Based in Surat — a city famous for diamonds and textiles but far from India’s usual tech hubs — Virani teamed up with Rahul Shingala and Deepak Dhanak to launch Rocket.new. The startup marks a pivot from their earlier venture, DhiWise, which focused on developer workflows.
“We are building the first vibe solution platform, which is not solving just a problem of day one, but what we are focusing on is solving the problem of day two,” Virani told TechCrunch.
The 16-week-old startup aims to become a comprehensive agentic system, which will utilize AI not only to build apps and websites but also to conduct competitive research and product development, eliminating the need for product managers.

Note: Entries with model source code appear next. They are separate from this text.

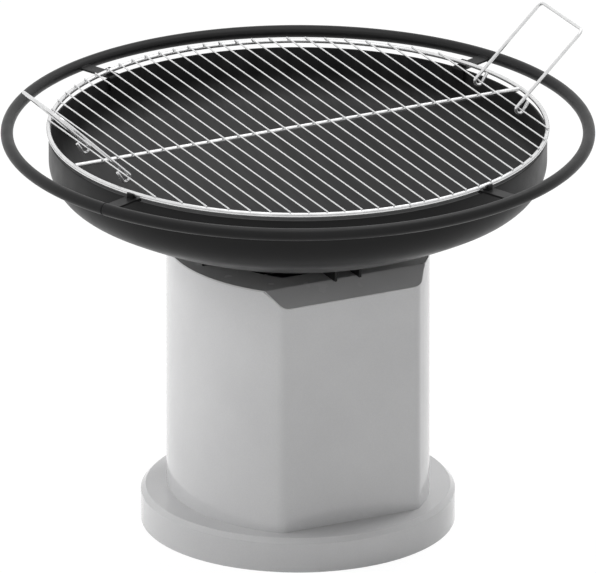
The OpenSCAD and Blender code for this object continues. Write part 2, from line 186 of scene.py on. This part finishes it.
def spread(tree, value, low, high, low_in=0.3, high_in=0.7):
    """Spreads a value from low_in to high_in over low to high."""
    node = tree.nodes.new("ShaderNodeMapRange")
    node.inputs["From Min"].default_value = low_in
    node.inputs["From Max"].default_value = high_in
    node.inputs["To Min"].default_value = low
    node.inputs["To Max"].default_value = high
    tree.links.new(value, node.inputs["Value"])
    return node.outputs["Result"]


def shades(tree, value, dark, light, low_in=0.3, high_in=0.7):
    """Runs a value from low_in to high_in through the colours from dark to light."""
    ramp = tree.nodes.new("ShaderNodeValToRGB")
    ramp.color_ramp.elements[0].position = low_in
    ramp.color_ramp.elements[0].color = (*dark, 1)
    ramp.color_ramp.elements[1].position = high_in
    ramp.color_ramp.elements[1].color = (*light, 1)
    tree.links.new(value, ramp.inputs["Fac"])
    return ramp.outputs["Color"]


def multiply_colors(tree, a, b):
    node = tree.nodes.new("ShaderNodeMix")
    node.data_type = "RGBA"
    node.blend_type = "MULTIPLY"
    node.inputs["Factor"].default_value = 1.0
    tree.links.new(a, node.inputs["A"])
    tree.links.new(b, node.inputs["B"])
    return node.outputs["Result"]


def math_node(tree, operation, *values):
    """A Math node on sockets and plain numbers."""
    node = tree.nodes.new("ShaderNodeMath")
    node.operation = operation
    for socket, value in zip(node.inputs, values):
        if isinstance(value, (int, float)):
            socket.default_value = value
        else:
            tree.links.new(value, socket)
    return node.outputs["Value"]


def bump(tree, shader, height, strength, distance):
    node = tree.nodes.new("ShaderNodeBump")
    node.inputs["Strength"].default_value = strength
    node.inputs["Distance"].default_value = distance
    tree.links.new(height, node.inputs["Height"])
    tree.links.new(node.outputs["Normal"], shader.inputs["Normal"])


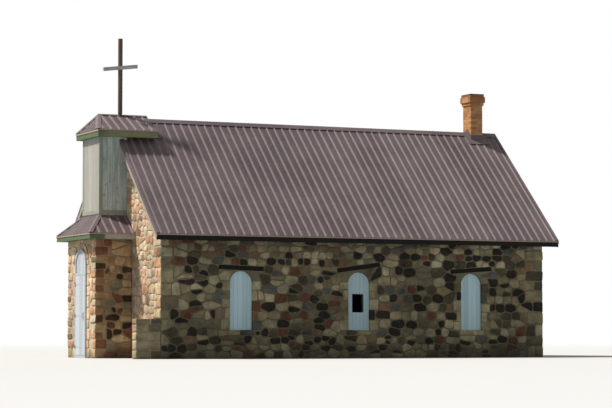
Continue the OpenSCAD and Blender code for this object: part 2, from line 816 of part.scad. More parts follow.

“Our entire agentic system will help organizations build all kinds of functions around products — not just generating the source code — but even a facility to scale their product — all by giving natural-language prompts,” Virani asserted.
The current model, which Virani refers to as version 0.3, has already built half a million applications and attracted product managers, solopreneurs, and front-end developers. It also counts users from companies like Meta, PayPal, KPMG, PwC, and Times Internet, who turn to the platform for personal projects.
About 80% of Rocket.new’s users have so far built what Virani calls “serious” applications rather than simple landing pages or branding sites. Roughly 12% have created e-commerce platforms in segments like grocery and apparel, 10% have built fintech apps, 5–6% have developed B2B tools, and 4–5% have launched mental health apps, he said.
Roughly 45% of Rocket.new’s users are building mobile apps and 55% are building websites, Virani said. He added that many users build a website on Lovable or Replit, then turn to Rocket.new to generate a native mobile app by integrating with their existing Supabase backend.